A dog’s breakfast
Notes on John Hughes’s plagiarism scandalNovember 2013
Arts & Letters
Eimear McBride’s ‘A Girl Is a Half-formed Thing’
“She the creature thing who. I put my hand down. I put my hand on. No it isn’t. Put my hand. Down. Put my hand. On you. Like a. Something. Cold and. Wrong.” Language is no smooth mirror to life in Eimear McBride’s debut novel, A Girl Is a Half-formed Thing. Its surface is pitted and knotted, buckled under the strain of representation and often rearing violently against the restrictions of grammar and punctuation.
Short-listed for the UK’s inaugural Goldsmiths Prize, which honours literature that “breaks the mould”, A Girl Is a Half-formed Thing isn’t self-consciously experimental so much as exploratory in style. The virtuoso violence of McBride’s expression – something of Mark O’Rowe’s play Terminus here, as well as James Joyce – feels instinctive rather than artful, the only way to tell a story that can hardly bear to be told.

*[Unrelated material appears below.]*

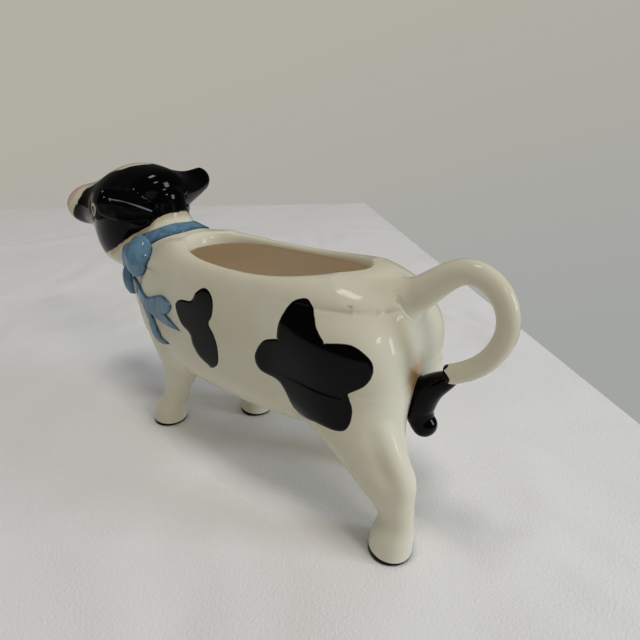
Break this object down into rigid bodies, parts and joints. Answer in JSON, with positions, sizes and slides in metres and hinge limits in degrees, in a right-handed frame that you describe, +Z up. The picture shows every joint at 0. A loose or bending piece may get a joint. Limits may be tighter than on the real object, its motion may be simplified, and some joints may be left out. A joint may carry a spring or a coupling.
{
  "type": "cow creamer",
  "caption": "Glazed ceramic milk jug shaped as a standing cow: filled through the open back, held by the curled tail and poured through a hole in the mouth.",
  "frame": {"origin": "on the floor between the hooves, under the middle of the whole length from nose to tail and in the cow's middle plane", "axes": "+X forward towards the nose, +Y to the cow's own left, +Z up from the floor"},
  "size_m": [0.2134, 0.059, 0.1106],
  "materials": {
    "white_glaze": "glossy creamy white glaze",
    "black_glaze": "glossy black glaze",
    "pink_glaze": "glossy pinkish glaze",
    "blue_glaze": "glossy brushed blue glaze"
  },
  "bodies": {
    "root": {"body_shell": "white_glaze", "neck": "white_glaze", "head": "black_glaze", "muzzle": "pink_glaze", "left_ear": "black_glaze", "right_ear": "black_glaze", "front_left_leg": "white_glaze", "front_right_leg": "white_glaze", "hind_left_leg": "white_glaze", "hind_right_leg": "white_glaze", "front_left_hoof": "black_glaze", "front_right_hoof": "black_glaze", "hind_left_hoof": "black_glaze", "hind_right_hoof": "black_glaze", "tail_handle": "white_glaze", "tail_tuft": "black_glaze", "ribbon_band": "blue_glaze", "bow_knot": "blue_glaze", "back_bow_loop": "blue_glaze", "front_bow_loop": "blue_glaze", "short_ribbon_end": "blue_glaze", "long_ribbon_end": "blue_glaze"}
  },
  "joints": []
}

An unnamed girl grows up in 1980s Ireland with a troubled mother, a molesting uncle, and an older brother suffering from the after-effects of an infant brain tumour. Complicated childhood metastasises into complicated youth as cancer returns, and our narrator translates pain into self-destructive promiscuity. “Calm sliding down into my boat and pushing out to sin.”
Every thought and action is curdled and blurred in the fug of Catholicism, with sexuality, truth and abuse swathed in a euphemising veil: “r.u.n.o.f.f with the s.a.c.r.i.s.t.a.n and they are living in s.i.n”. Though starched into Sunday best, McBride’s bodies are porous and oozing; a ceramic Madonna – shiny and whole – cannot survive her Rabelaisian world and must be smashed, skulls must be violated by the surgeon’s knife, hymens brutally torn.
Speech is Alan Bennett–vivid, but description even more so. Small-town Ireland is alive in the “polyester tight-packed womanhood aflower in pink and blue […] Tired. Undertouched”, a grandfather in the “right hook of a look in his eye all the time”. Set pieces allow McBride to be more expansive, and a first trip on the school bus, a wake and a rape are all rendered in heaped image-fragments. The staccato, mechanistic grind of language relaxes only for moments of liturgy – flowery prayers and praises, Hail Marys and rosaries.
It took nine years for McBride’s novel to find a publisher brave enough to take a stand with it. Whatever that says about the publishing world’s priorities, it says more about the author’s, which make no concession to the conventions of popular fiction. A Girl Is a Half-formed Thing is a familiar Irish tale told in transfigured Irish style, a lyrical prose-poem on horror and human endurance that is – astonishingly – neither horrific nor hard to read.